Written task: Give back an exact copy of the lines from the start of the material through the line bearing "Z = Vector((0, 0, 1))". Include both ends and nothing else.

Data extract:
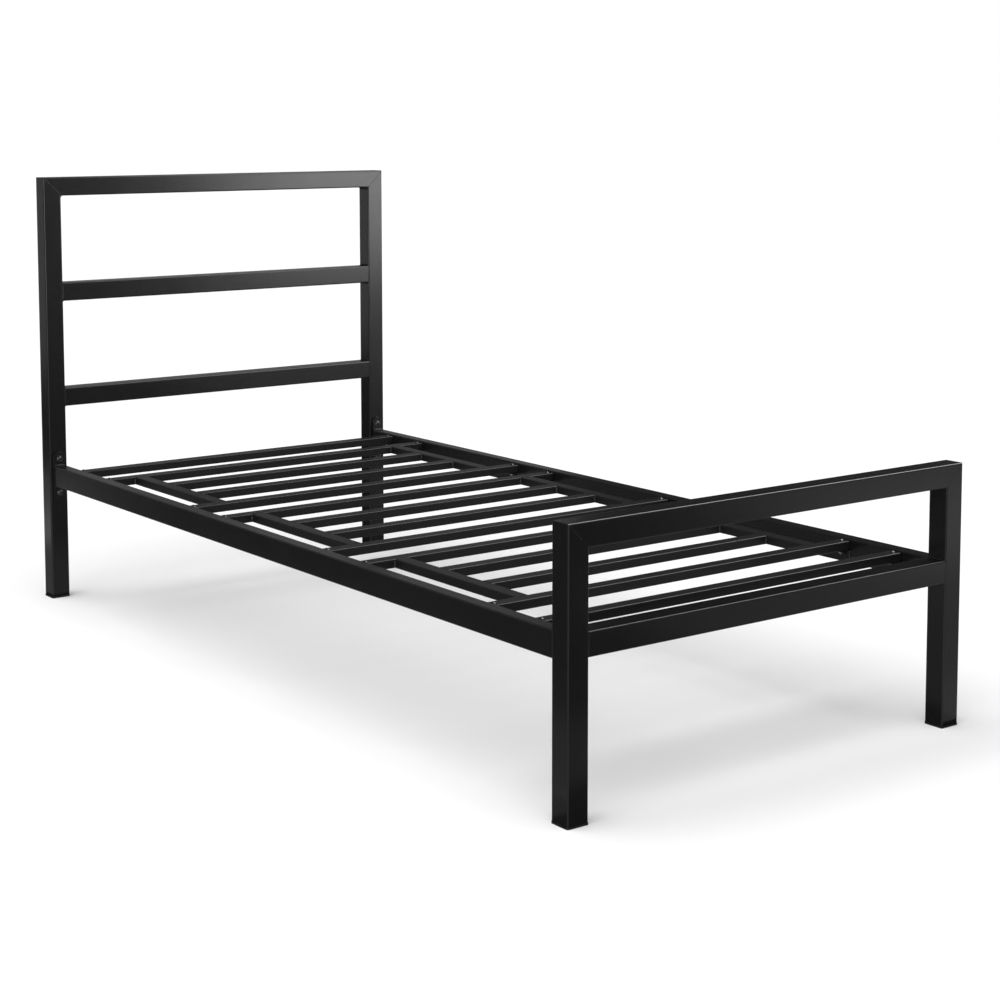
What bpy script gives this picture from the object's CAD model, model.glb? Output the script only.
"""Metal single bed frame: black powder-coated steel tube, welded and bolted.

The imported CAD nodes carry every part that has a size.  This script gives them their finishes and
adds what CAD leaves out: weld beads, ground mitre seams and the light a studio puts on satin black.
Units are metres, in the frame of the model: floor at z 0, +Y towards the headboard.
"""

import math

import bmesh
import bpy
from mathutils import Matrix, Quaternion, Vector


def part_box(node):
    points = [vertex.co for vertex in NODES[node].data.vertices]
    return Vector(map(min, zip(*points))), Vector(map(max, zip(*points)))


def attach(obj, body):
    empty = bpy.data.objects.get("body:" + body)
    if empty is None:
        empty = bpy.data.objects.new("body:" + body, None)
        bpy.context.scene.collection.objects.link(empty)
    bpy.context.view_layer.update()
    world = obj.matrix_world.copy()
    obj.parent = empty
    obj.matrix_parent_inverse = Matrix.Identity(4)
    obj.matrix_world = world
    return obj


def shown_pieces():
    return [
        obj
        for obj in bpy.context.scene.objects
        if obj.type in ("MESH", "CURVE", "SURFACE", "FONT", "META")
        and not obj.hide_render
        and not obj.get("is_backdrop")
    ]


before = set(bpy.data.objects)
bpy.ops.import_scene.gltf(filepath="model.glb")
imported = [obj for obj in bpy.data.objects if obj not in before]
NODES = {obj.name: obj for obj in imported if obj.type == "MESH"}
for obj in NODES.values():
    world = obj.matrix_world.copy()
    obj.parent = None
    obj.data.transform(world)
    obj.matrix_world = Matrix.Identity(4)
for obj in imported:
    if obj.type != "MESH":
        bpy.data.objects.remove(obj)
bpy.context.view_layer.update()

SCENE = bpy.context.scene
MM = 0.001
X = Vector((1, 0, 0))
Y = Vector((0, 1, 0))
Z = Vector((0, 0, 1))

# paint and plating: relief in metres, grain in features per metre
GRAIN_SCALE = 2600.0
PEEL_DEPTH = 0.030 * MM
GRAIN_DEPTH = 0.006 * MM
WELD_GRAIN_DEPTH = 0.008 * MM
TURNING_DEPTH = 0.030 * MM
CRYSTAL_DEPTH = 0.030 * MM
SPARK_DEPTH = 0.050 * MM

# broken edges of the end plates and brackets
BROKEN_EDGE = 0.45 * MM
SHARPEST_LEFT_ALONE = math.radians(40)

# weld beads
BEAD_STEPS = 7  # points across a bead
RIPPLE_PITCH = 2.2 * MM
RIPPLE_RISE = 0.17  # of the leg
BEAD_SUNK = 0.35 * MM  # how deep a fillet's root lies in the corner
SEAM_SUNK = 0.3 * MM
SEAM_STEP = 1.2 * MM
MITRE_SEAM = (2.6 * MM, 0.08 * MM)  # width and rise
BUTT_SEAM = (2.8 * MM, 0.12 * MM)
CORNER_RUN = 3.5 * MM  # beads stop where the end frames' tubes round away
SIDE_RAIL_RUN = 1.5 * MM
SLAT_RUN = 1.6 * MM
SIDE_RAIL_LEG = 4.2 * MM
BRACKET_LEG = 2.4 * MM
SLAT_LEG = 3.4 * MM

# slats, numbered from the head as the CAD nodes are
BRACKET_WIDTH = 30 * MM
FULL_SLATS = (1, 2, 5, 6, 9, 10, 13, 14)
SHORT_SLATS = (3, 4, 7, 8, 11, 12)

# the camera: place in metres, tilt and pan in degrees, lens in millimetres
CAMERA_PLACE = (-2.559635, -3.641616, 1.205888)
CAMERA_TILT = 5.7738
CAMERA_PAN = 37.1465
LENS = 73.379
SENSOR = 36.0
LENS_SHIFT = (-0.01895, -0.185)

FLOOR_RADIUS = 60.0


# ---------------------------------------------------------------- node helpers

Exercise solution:
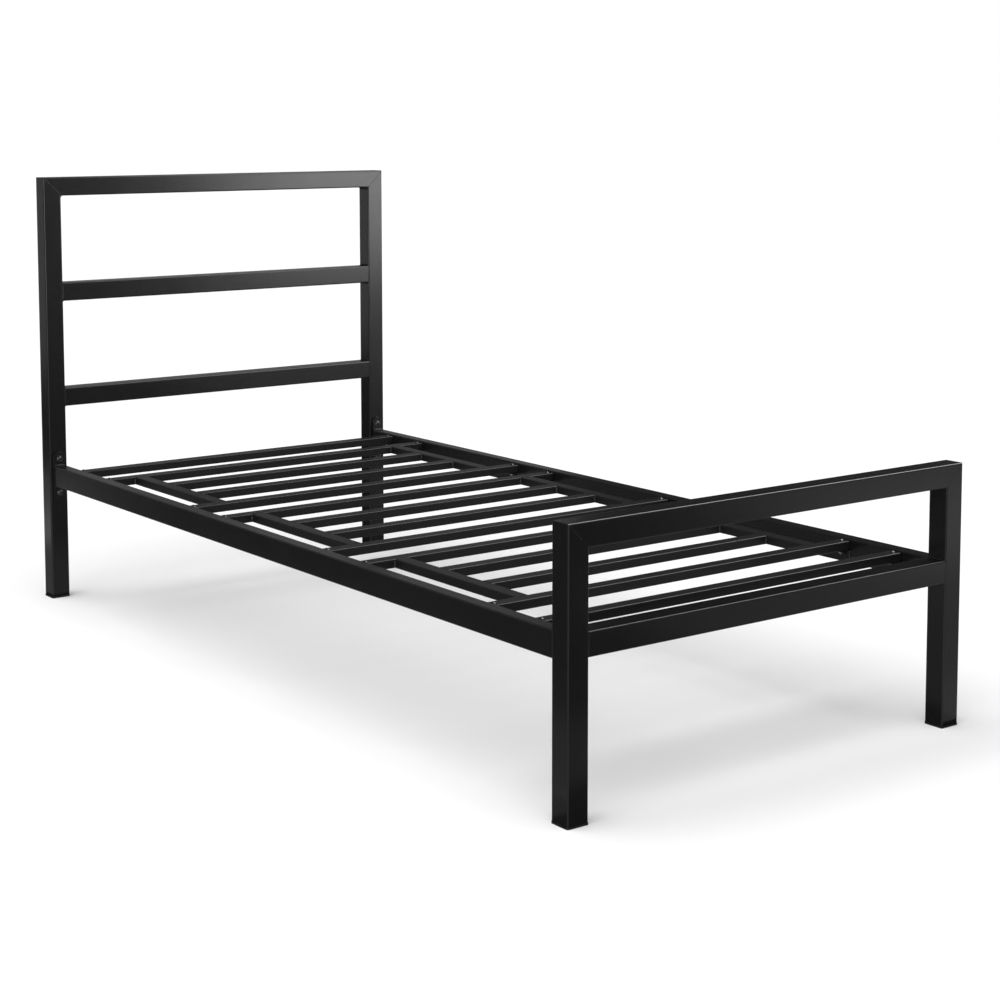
What bpy script gives this picture from the object's CAD model, model.glb? Output the script only.
"""Metal single bed frame: black powder-coated steel tube, welded and bolted.

The imported CAD nodes carry every part that has a size.  This script gives them their finishes and
adds what CAD leaves out: weld beads, ground mitre seams and the light a studio puts on satin black.
Units are metres, in the frame of the model: floor at z 0, +Y towards the headboard.
"""

import math

import bmesh
import bpy
from mathutils import Matrix, Quaternion, Vector


def part_box(node):
    points = [vertex.co for vertex in NODES[node].data.vertices]
    return Vector(map(min, zip(*points))), Vector(map(max, zip(*points)))


def attach(obj, body):
    empty = bpy.data.objects.get("body:" + body)
    if empty is None:
        empty = bpy.data.objects.new("body:" + body, None)
        bpy.context.scene.collection.objects.link(empty)
    bpy.context.view_layer.update()
    world = obj.matrix_world.copy()
    obj.parent = empty
    obj.matrix_parent_inverse = Matrix.Identity(4)
    obj.matrix_world = world
    return obj


def shown_pieces():
    return [
        obj
        for obj in bpy.context.scene.objects
        if obj.type in ("MESH", "CURVE", "SURFACE", "FONT", "META")
        and not obj.hide_render
        and not obj.get("is_backdrop")
    ]


before = set(bpy.data.objects)
bpy.ops.import_scene.gltf(filepath="model.glb")
imported = [obj for obj in bpy.data.objects if obj not in before]
NODES = {obj.name: obj for obj in imported if obj.type == "MESH"}
for obj in NODES.values():
    world = obj.matrix_world.copy()
    obj.parent = None
    obj.data.transform(world)
    obj.matrix_world = Matrix.Identity(4)
for obj in imported:
    if obj.type != "MESH":
        bpy.data.objects.remove(obj)
bpy.context.view_layer.update()

SCENE = bpy.context.scene
MM = 0.001
X = Vector((1, 0, 0))
Y = Vector((0, 1, 0))
Z = Vector((0, 0, 1))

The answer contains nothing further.